At that time, it was bought by Paramount, and in 1928 a Wurlitzer theatre pipe organ was added. This organ was removed in the mid '60's and installed in a private residence in Scarsdale, NY until subsequent dismantling by a private collector, and placed in storage. It is most likely the theater where cult film director Edward D. Wood Jr. served as an usher in his youth, although sources don't often specify the Bardavon by name.  In 1947, the theater was further modernized and a movie marquee added.  The style of the interior after the renovation has been described as neo-classic.

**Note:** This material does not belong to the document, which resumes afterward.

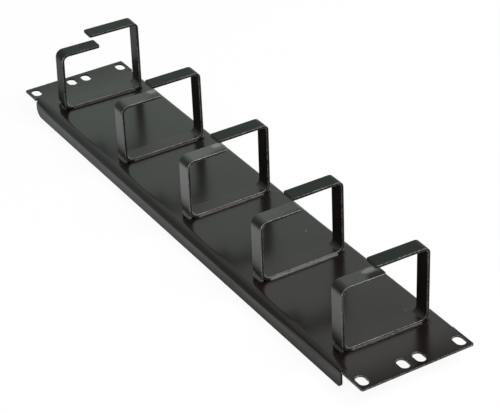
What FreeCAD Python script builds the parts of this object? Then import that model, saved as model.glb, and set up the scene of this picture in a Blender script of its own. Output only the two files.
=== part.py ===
import FreeCAD, Part
import math
import os

V = FreeCAD.Vector

# Horizontal cable manager, two rack units high: a folded steel channel with flat rack ears
# at both ends, and open rings of bent steel strip welded along its front face.
# Frame, in mm: X along the 19 inch width, Y across the rack units, Z out of the front face.
# The part lies on the free edges of its two flanges, at Z = 0.

# Rack standard
RACK_WIDTH = 482.6
RACK_STEP = 44.45
UNITS = 2
PANEL_PLAY = 0.8
HOLE_TO_END = 8.75
HOLE_TO_STEP = 6.35

# Folded panel
SHEET = 1.5
FLANGE_DEPTH = 13.7
FOLD_INSIDE = 1.2
EAR_LEFT = 19.5
EAR_RIGHT = 24.4
EAR_CORNER = 1.5
RELIEF_WIDTH = 0.8
RELIEF_DEPTH = 3.2
FLANGE_CORNER_LEFT = 7.0
FLANGE_CORNER_RIGHT = 4.0
SLOT_LENGTH = 10.5
SLOT_WIDTH = 6.8

# Open ring of flat strip: one leg is short, and the arm of the tall leg laps over its arm
RING_TO_END = 44.7
RING_OFFSET = 1.7
RING_WIDTH = 68.0
STRIP_WIDTH = 12.7
STRIP_GAUGE = 2.1
STRIP_EDGE = 0.35
SHORT_LEG = 48.0
TALL_LEG = 57.6
SHORT_ARM = 34.4
TALL_ARM = 41.2
BEND_INSIDE = 4.0
CREST_INSIDE = 2.6
ARM_CORNER = 2.0

# How each ring, bent and welded by hand, strays from the nominal one: its place along the
# panel, its turn about Z in degrees, its two leg heights, and the lean of the legs to +Y.
HAND_WORK = [
    {"drift": -0.6, "turn": 2.3, "short": 0.0, "tall": 1.1, "short_lean": 1.4, "tall_lean": 0.6},
    {"drift": 0.5, "turn": 0.6, "short": -0.1, "tall": -0.1, "short_lean": 0.0, "tall_lean": 0.0},
    {"drift": -1.2, "turn": 0.0, "short": -0.6, "tall": -1.1, "short_lean": 0.5, "tall_lean": 0.6},
    {"drift": -1.7, "turn": 0.0, "short": -1.0, "tall": 0.2, "short_lean": 0.5, "tall_lean": 0.0},
    {"drift": -0.4, "turn": 1.1, "short": 1.9, "tall": 0.2, "short_lean": 0.0, "tall_lean": 0.6},
]

# Welds at the foot of each ring: a rippled seam along one edge, and a fillet under each bend
SEAM_LEG = 1.45
SEAM_CROWN = 0.35
SEAM_RIPPLE = 4.4
SEAM_SIDES = 5
FILLET_REACH = 1.05
FILLET_START = 12.0
FILLET_CLIMB = 42.0
FILLET_CROWN = 0.25
FILLET_INSET = 0.8

# Sizes that follow from those above, and the closest that two lengths are told apart
PANEL_HEIGHT = UNITS * RACK_STEP - PANEL_PLAY
HOLE_SPAN = RACK_WIDTH - 2 * HOLE_TO_END
HOLE_ROWS = (HOLE_TO_STEP, UNITS * RACK_STEP / 2 - HOLE_TO_STEP)
RING_PITCH = (RACK_WIDTH - 2 * RING_TO_END) / (len(HAND_WORK) - 1)
SAME = 1e-4


def left_of(direction):
    """The unit vector a quarter turn anticlockwise from this one, in the YZ plane."""
    return V(0, -direction.z, direction.y)


def bend(before, corner, after, outside):
    """Centre and two directions of the bend that rounds a corner of the strip's outer face."""
    into = (corner - before).normalize()
    away = (after - corner).normalize()
    reach = outside * math.tan(into.getAngle(away) / 2)
    centre = corner - into * reach + left_of(into) * outside
    return centre, into, away


def strip_face(corners, inside_radii, gauge, depth):
    """Edges of the bent strip's section at this depth below its outer face."""
    edges = []
    here = corners[0] + left_of((corners[1] - corners[0]).normalize()) * depth
    for i, inside in enumerate(inside_radii):
        outside = inside + gauge
        centre, into, away = bend(corners[i], corners[i + 1], corners[i + 2], outside)
        radius = outside - depth
        first = centre - left_of(into) * radius
        last = centre - left_of(away) * radius
        middle = centre + (corners[i + 1] - centre).normalize() * radius
        edges.append(Part.LineSegment(here, first).toShape())
        edges.append(Part.Arc(first, middle, last).toShape())
        here = last
    away = (corners[-1] - corners[-2]).normalize()
    end = corners[-1] + left_of(away) * depth
    edges.append(Part.LineSegment(here, end).toShape())
    return edges


def bent_strip(corners, inside_radii, gauge, x_low, x_high):
    """Flat stock bent anticlockwise round the corners, which lie on its outer face."""
    outer = strip_face(corners, inside_radii, gauge, 0)
    inner = strip_face(corners, inside_radii, gauge, gauge)
    starts = [edges[0].firstVertex().Point for edges in (outer, inner)]
    ends = [edges[-1].lastVertex().Point for edges in (outer, inner)]
    caps = [Part.LineSegment(*pair).toShape() for pair in (starts, ends)]
    wire = Part.Wire(Part.sortEdges(outer + inner + caps)[0])
    section = Part.Face(wire)
    section.translate(V(x_low, 0, 0))
    return section.extrude(V(x_high - x_low, 0, 0))


def box(low, high):
    return Part.makeBox(high[0] - low[0], high[1] - low[1], high[2] - low[2], V(*low))


def edges_at(solid, length, x, y=None, z=None):
    """Straight edges of this length whose middle lies at x and, where given, at |y| and z."""
    found = []
    for edge in solid.Edges:
        middle = edge.CenterOfMass
        places = [(middle.x, x), (abs(middle.y), y), (middle.z, z)]
        here = all(want is None or abs(have - want) < SAME for have, want in places)
        if here and abs(edge.Length - length) < SAME:
            found.append(edge)
    return found


def slot(x, y):
    """Cutter for one rack slot, long along X."""
    half_straight = (SLOT_LENGTH - SLOT_WIDTH) / 2
    bottom = FLANGE_DEPTH - 2 * SHEET
    height = 3 * SHEET
    cutter = box(
        (x - half_straight, y - SLOT_WIDTH / 2, bottom),
        (x + half_straight, y + SLOT_WIDTH / 2, bottom + height),
    )
    for side in (-1, 1):
        end = V(x + side * half_straight, y, bottom)
        cutter = cutter.fuse(Part.makeCylinder(SLOT_WIDTH / 2, height, end))
    return cutter


def panel():
    """Channel folded from one sheet, with a flat ear beyond the flanges at each end."""
    half = PANEL_HEIGHT / 2
    left_end = -RACK_WIDTH / 2
    right_end = RACK_WIDTH / 2
    flange_left = left_end + EAR_LEFT
    flange_right = right_end - EAR_RIGHT
    corners = [V(0, half, 0), V(0, half, FLANGE_DEPTH), V(0, -half, FLANGE_DEPTH), V(0, -half, 0)]
    channel = bent_strip(corners, [FOLD_INSIDE] * 2, SHEET, flange_left, flange_right)
    ear_base = FLANGE_DEPTH - SHEET
    left_ear = box((left_end, -half, ear_base), (flange_left, half, FLANGE_DEPTH))
    right_ear = box((flange_right, -half, ear_base), (right_end, half, FLANGE_DEPTH))
    solid = channel.fuse([left_ear, right_ear]).removeSplitter()
    for x in (flange_left - RELIEF_WIDTH, flange_right):
        for y in (-half, half - RELIEF_DEPTH):
            notch = box((x, y, 0), (x + RELIEF_WIDTH, y + RELIEF_DEPTH, 2 * FLANGE_DEPTH))
            solid = solid.cut(notch)
    for x in (left_end, right_end):
        ear_edges = edges_at(solid, SHEET, x, y=half)
        solid = solid.makeFillet(EAR_CORNER, ear_edges)
    mid_flange = half - SHEET / 2
    for x, radius in ((flange_left, FLANGE_CORNER_LEFT), (flange_right, FLANGE_CORNER_RIGHT)):
        flange_edges = edges_at(solid, SHEET, x, y=mid_flange, z=0)
        solid = solid.makeFillet(radius, flange_edges)
    for x in (-HOLE_SPAN / 2, HOLE_SPAN / 2):
        for row in HOLE_ROWS:
            solid = solid.cut([slot(x, -row), slot(x, row)])
    return solid


def ring_corners(hand):
    """Corners of the ring's outer face, from the short arm's end to the tall arm's end."""
    low_y = RING_OFFSET - RING_WIDTH / 2
    high_y = RING_OFFSET + RING_WIDTH / 2
    short = SHORT_LEG + hand["short"]
    tall = TALL_LEG + hand["tall"]
    return [
        V(0, low_y + SHORT_ARM, short),
        V(0, low_y + hand["short_lean"], short),
        V(0, low_y, 0),
        V(0, high_y, 0),
        V(0, high_y + hand["tall_lean"], tall),
        V(0, high_y - TALL_ARM, tall),
    ]


def ring(hand):
    """Strip bent into an open ring, with its arm ends rounded and its long edges eased."""
    radii = [BEND_INSIDE, BEND_INSIDE, BEND_INSIDE, CREST_INSIDE]
    half = STRIP_WIDTH / 2
    solid = bent_strip(ring_corners(hand), radii, STRIP_GAUGE, -half, half)
    arm_ends = [edge for x in (-half, half) for edge in edges_at(solid, STRIP_GAUGE, x)]
    solid = solid.makeFillet(ARM_CORNER, arm_ends)
    long_edges = [
        edge
        for edge in solid.Edges
        if all(abs(abs(vertex.X) - half) < SAME for vertex in edge.Vertexes)
        and edge.BoundBox.XLength < SAME
    ]
    return solid.makeChamfer(STRIP_EDGE, long_edges)


def skinned(sections):
    """Solid with flat faces through a row of sections that have as many points each."""
    outlines = [sections[0], sections[-1]]
    for here, there in zip(sections, sections[1:]):
        for i in range(len(here)):
            outlines.append([here[i - 1], here[i], there[i], there[i - 1]])
    faces = [Part.Face(Part.makePolygon(points + points[:1])) for points in outlines]
    return Part.Solid(Part.makeShell(faces))


def seam_weld(hand):
    """Rounded bead with ripples, along the foot of the ring's +X edge."""
    corners = ring_corners(hand)
    outside = BEND_INSIDE + STRIP_GAUGE
    start = bend(*corners[1:4], outside)[0].y
    end = bend(*corners[2:5], outside)[0].y
    count = 2 * round((end - start) / SEAM_RIPPLE)
    sections = []
    for i in range(count + 1):
        y = start + (end - start) * i / count
        radius = SEAM_LEG + SEAM_CROWN * (i % 2)
        points = [V(STRIP_WIDTH / 2, y, 0)]
        for side in range(SEAM_SIDES + 1):
            angle = math.pi / 2 * side / SEAM_SIDES
            points.append(points[0] + V(math.cos(angle), 0, math.sin(angle)) * radius)
        sections.append(points)
    return skinned(sections)


def fillet_weld(hand, side):
    """Weld that fills the wedge under the ring's -Y bend (side -1) or +Y bend (side 1)."""
    corners = ring_corners(hand)
    outside = BEND_INSIDE + STRIP_GAUGE
    first = 1 if side < 0 else 2
    centre = bend(*corners[first : first + 3], outside)[0]

    def on_bend(degrees):
        angle = math.radians(degrees)
        return centre + V(0, side * math.sin(angle), -math.cos(angle)) * outside

    inner = on_bend(FILLET_START)
    middle = on_bend((FILLET_START + FILLET_CLIMB) / 2)
    upper = on_bend(FILLET_CLIMB)
    toe = V(0, centre.y + side * outside * FILLET_REACH, 0)
    root = V(0, inner.y, 0)
    chord = upper - toe
    bulge = V(0, side * abs(chord.z), abs(chord.y)).normalize() * FILLET_CROWN
    edges = [
        Part.LineSegment(root, toe).toShape(),
        Part.Arc(toe, toe + chord * 0.5 + bulge, upper).toShape(),
        Part.Arc(upper, middle, inner).toShape(),
        Part.LineSegment(inner, root).toShape(),
    ]
    section = Part.Face(Part.Wire(edges))
    length = STRIP_WIDTH - 2 * FILLET_INSET
    section.translate(V(-length / 2, 0, 0))
    return section.extrude(V(length, 0, 0))


def seat(shape, index, count, hand):
    """Turn a ring's part about Z and set it down on the panel's front face."""
    shape.rotate(V(0, 0, 0), V(0, 0, 1), -hand["turn"])
    x = (index - (count - 1) / 2) * RING_PITCH + hand["drift"]
    shape.translate(V(x, 0, FLANGE_DEPTH))
    return shape


def build():
    parts = {"panel": panel()}
    count = len(HAND_WORK)
    for index, hand in enumerate(HAND_WORK):
        number = index + 1
        pieces = {
            "ring": ring(hand),
            "seam_weld": seam_weld(hand),
            "front_fillet_weld": fillet_weld(hand, -1),
            "rear_fillet_weld": fillet_weld(hand, 1),
        }
        for name, shape in pieces.items():
            parts[f"{name}_{number}"] = seat(shape, index, count, hand)
    return parts


os.makedirs("parts", exist_ok=True)
for name, shape in build().items():
    shape.exportStep(f"parts/{name}.step")
    print(name, "valid" if shape.isValid() else "INVALID", round(shape.Volume, 1), len(shape.Solids))
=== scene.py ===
import math

import bmesh
import bpy
from mathutils import Matrix, Vector


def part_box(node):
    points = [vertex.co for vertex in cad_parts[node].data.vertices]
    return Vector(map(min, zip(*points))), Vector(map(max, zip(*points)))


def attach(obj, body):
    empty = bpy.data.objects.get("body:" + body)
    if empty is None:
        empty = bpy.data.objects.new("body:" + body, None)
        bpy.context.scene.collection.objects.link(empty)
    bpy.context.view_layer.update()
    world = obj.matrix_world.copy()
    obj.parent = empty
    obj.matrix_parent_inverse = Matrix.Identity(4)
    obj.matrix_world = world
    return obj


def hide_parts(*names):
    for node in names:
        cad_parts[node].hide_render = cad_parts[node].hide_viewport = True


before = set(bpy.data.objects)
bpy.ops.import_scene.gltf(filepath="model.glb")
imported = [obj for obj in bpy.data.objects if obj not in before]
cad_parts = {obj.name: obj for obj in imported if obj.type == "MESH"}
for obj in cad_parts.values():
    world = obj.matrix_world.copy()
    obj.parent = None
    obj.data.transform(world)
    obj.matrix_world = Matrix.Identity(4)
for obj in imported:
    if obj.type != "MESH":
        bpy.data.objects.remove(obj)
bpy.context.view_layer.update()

# A cable manager for a server rack: a folded panel, five rings of bent strip and their welds.
# All in metres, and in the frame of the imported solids.

mm = 0.001
tiny = 1e-7  # points nearer than this are one point
slack = 0.01 * mm  # for finding what lies on a line
noiseMiddle = (0.5, 0.5, 0.5)


class Wire:  # an output socket that takes part in sums
    def __init__(self, shop, socket):
        self.shop, self.socket = shop, socket

    def of(self, name):  # another output of the same node
        return Wire(self.shop, self.socket.node.outputs[name])

    def __add__(self, other):
        return self.shop.sum("ADD", self, other)

    def __radd__(self, other):
        return self.shop.sum("ADD", other, self)

    def __sub__(self, other):
        return self.shop.sum("SUBTRACT", self, other)

    def __rsub__(self, other):
        return self.shop.sum("SUBTRACT", other, self)

    def __mul__(self, other):
        return self.shop.sum("MULTIPLY", self, other)

    def __rmul__(self, other):
        return self.shop.sum("MULTIPLY", other, self)

    def __truediv__(self, other):
        return self.shop.sum("DIVIDE", self, other)

    def __rtruediv__(self, other):
        return self.shop.sum("DIVIDE", other, self)

    def __abs__(self):
        return self.shop.sum("ABSOLUTE", self, 0.0)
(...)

The venue continued as a cinema up until 1975, when massive redevelopment of the downtown area threatened it with demolition.  Sitting where it does, it was near-adjacent to the site of the new Civic Center and a proposed arterial highway project.  There were plans to raze the building and use the site for a parking lot.  Concerned citizens banded together to save the theater and were successful in getting it named to the National Register of Historic Places on August 20, 1977 — and renamed The Bardavon 1869 Opera House.  Since then, over $5 million has been raised and used to partially renovate the Bardavon, which is now in use again as a venue for a broad range of performing arts including theater, dance, music, opera, and other genres. 
The original Wurlitzer pipe organ was discovered in 1983 by the New York Theatre Organ Society, www.nytos.org, and a deal was struck for the renovation and re-installation of the instrument with NYTOS as permanent curator holding ownership of the instrument.

The Bardavon has been the home of the Hudson Valley Philharmonic for over 40 years.  In one notable 1953 performance, former First Lady Eleanor Roosevelt provided the narration for Prokofiev's Peter and the Wolf'''.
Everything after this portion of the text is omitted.